Meditation and wisdom work together and develop together until, before long, the
child is able to write quickly and beautifully, that is, successfully.
There is nothing that can be done without the
simultaneous application of the powers of mind and wisdom. No matter how stupid
a person is, if we give him an ax and tell him to cut some wood, and then he
returns with the wood, then there must be samadhi
and panna present. Any fool who can cut wood
successfully must have concentration to chop down with the ax and wisdom to know
how and where to chop so that the wood splits properly. It doesn't take a
teacher to do it. In the chopping of wood, concentration and wisdom develop to
the appropriate and necessary degree.
All natural things are under the control of nature
itself. Sila in woodcutting means the intention to
cut wood and to not wander off to play half-way through the work.

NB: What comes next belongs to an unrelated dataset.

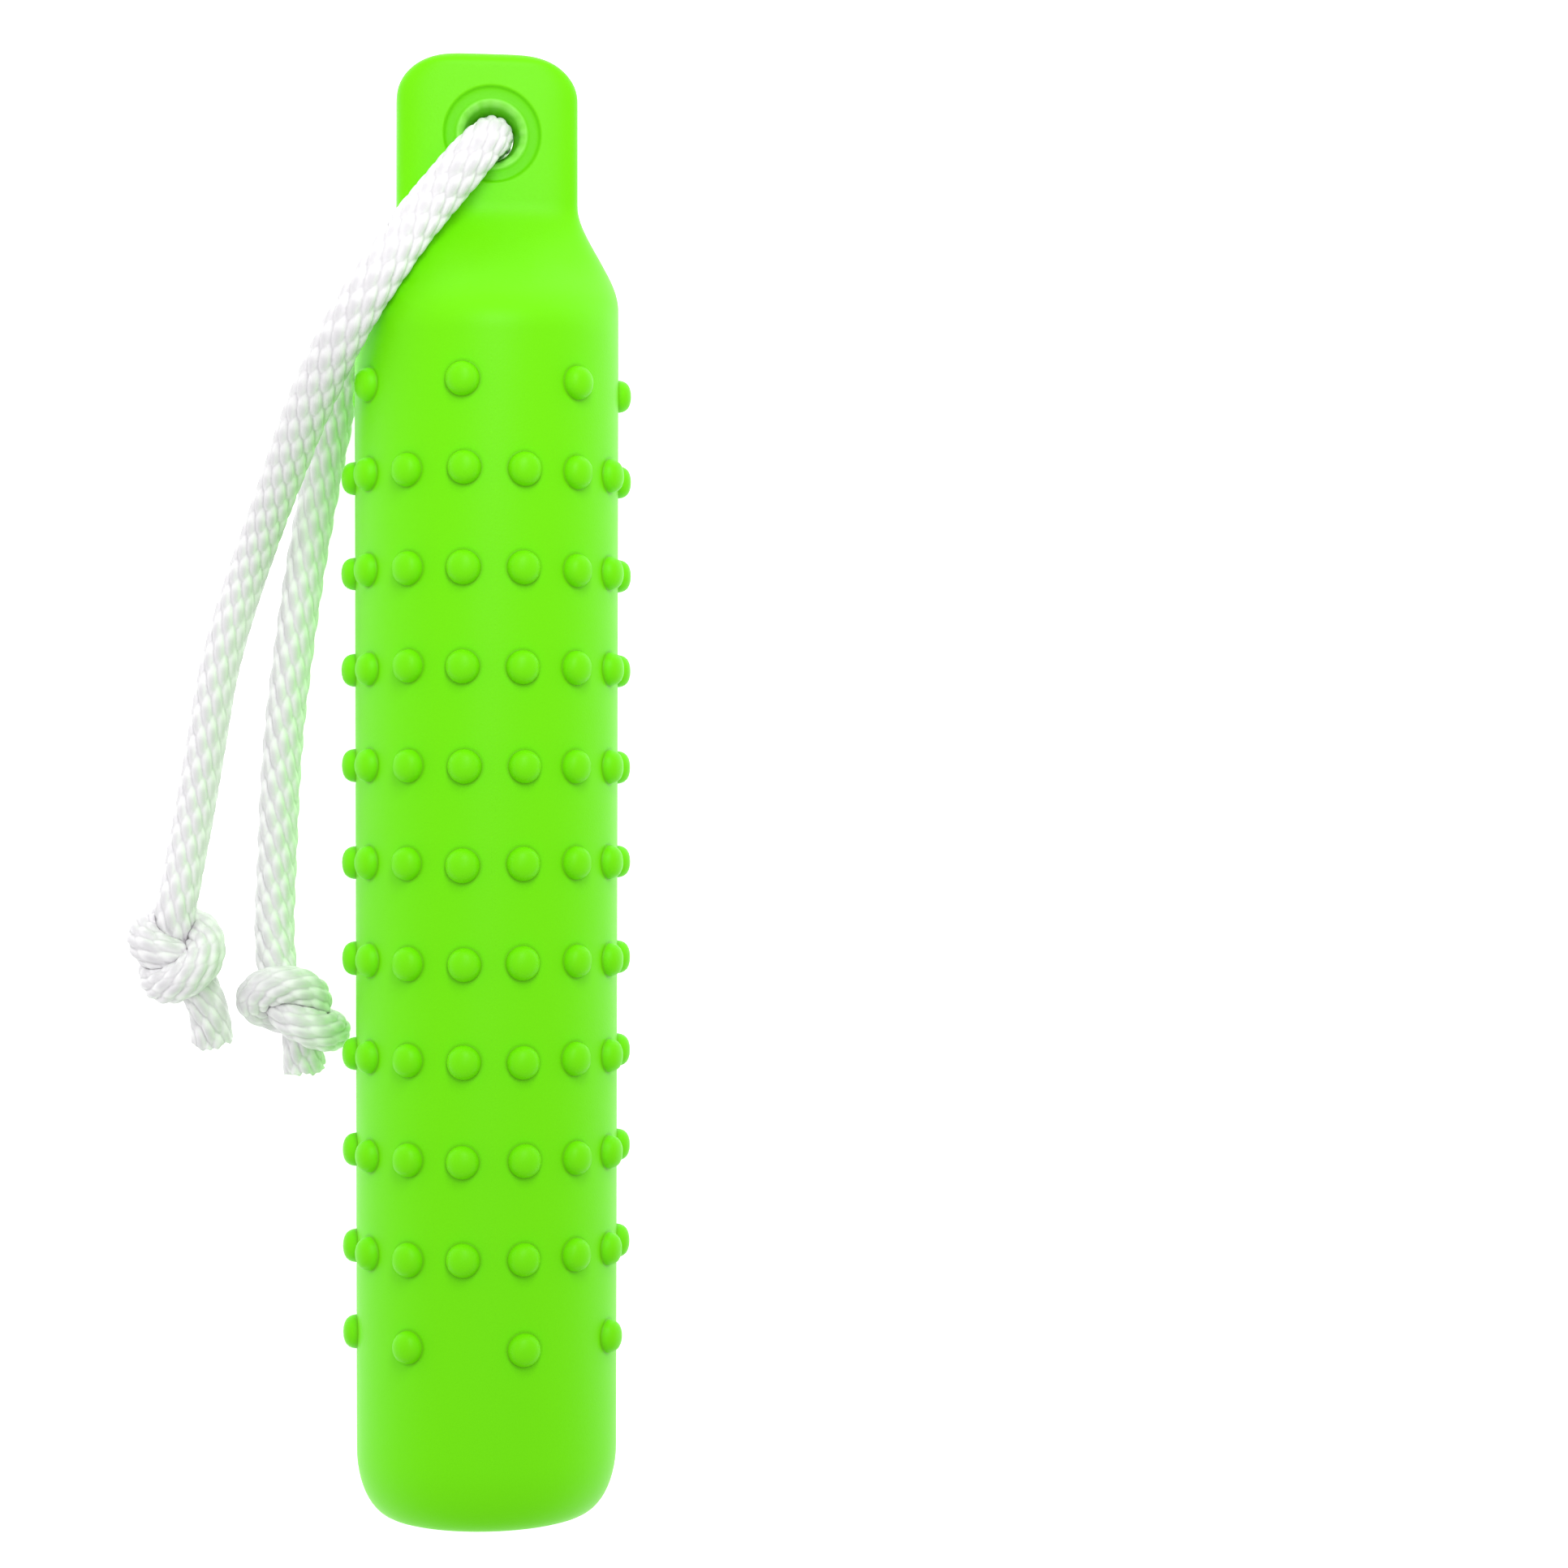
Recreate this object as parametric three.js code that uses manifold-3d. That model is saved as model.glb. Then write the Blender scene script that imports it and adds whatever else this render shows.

Steadiness in the chopping and intelligence in knowing how to do it in a simple
way are samadhi and panna.
This natural concentration and wisdom is present in everything. Even a cook
boiling rice or making curries in her kitchen demonstrates mindfulness and
wisdom (sati-panna), steadiness of mind, and
careful control of things. Without these qualities she couldn't cook anything.
She couldn't even light the fire without both concentration and wisdom. Yet this
is all natural and according to nature. Also, it's so subtle that you won't
realize it if you don't carefully observe and study it. However, it isn't
necessary to study this because anyone can cut wood, any fool can light a fire.